By default, the log transporter sends logs to Transcend in batches of 10 log lines, every 5 seconds. These values can be adjusted by setting the environment variables listed below.

Environment VariableDescriptionDefaultRequired
LOG_HTTP_TRANSPORT_URLThe Transcend Collector's HTTPS ingress endpoint.N/AYes
LOG_HTTP_TRANSPORT_BATCH_INTERVAL_MSThe maximum time to wait between batches of logs sent to the Collector.5000 millisecondsNo
LOG_HTTP_TRANSPORT_BATCH_COUNTThe maximum number of log lines to send in a single batched request.10No
DD_SERVICE_NAMEThe name for your Sombra.transcend-hosted-sombraNo

Most customers only need to deploy one Sombra instance.
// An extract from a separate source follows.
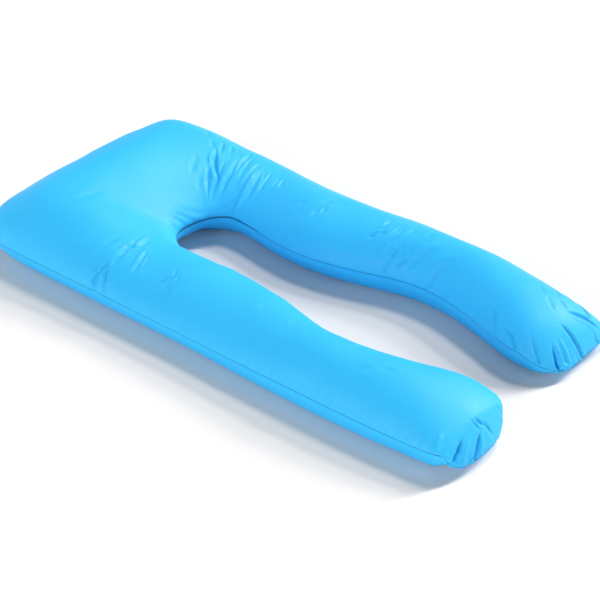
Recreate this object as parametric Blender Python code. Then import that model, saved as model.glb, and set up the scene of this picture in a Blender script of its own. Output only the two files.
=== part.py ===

However, there are cases where it makes sense to deploy multiple instances:

  • If your company employs multiple VPCs that you want to keep separate, you may map one Sombra instance to each VPC. Alternatively, you could apply VPC Network Peering to give one Sombra instance acces to resources across multiple VPCs.
  • If there are multiple DB subnets within a VPC, you may deploy one Sombra instance to each subnet.
  • If your company uses multiple cloud providers, you may wish to deploy one Sombra instance in each cloud environment.

If you choose to deploy multiple gateways, you will need to specify which Sombra instance is the primary gateway in the Admin Dashboard. By default, your integrations will route through your primary Sombra instance.

For each self-hosted Sombra instance, you will need to grab the instance ID from the Admin Dashboard and set the SOMBRA_ID environment variable to it within the Docker container that is running Sombra. See section on configuring the container service with minimum set of environment variables above.

In the Admin UI, use the Associated Integrations dropdown in the Admin Dashboard to select which integrations should route to your non-primary Sombra instance(s).

Alternatively, you can specify which Sombra instance each integration should route through using the sombra_id parameter in Terraform. The value for sombra_id can be obtained in the Admin Dashboard.

NOTE: The environment variable JWT_ECDSA_KEY should be set to the same value for each Sombra instance.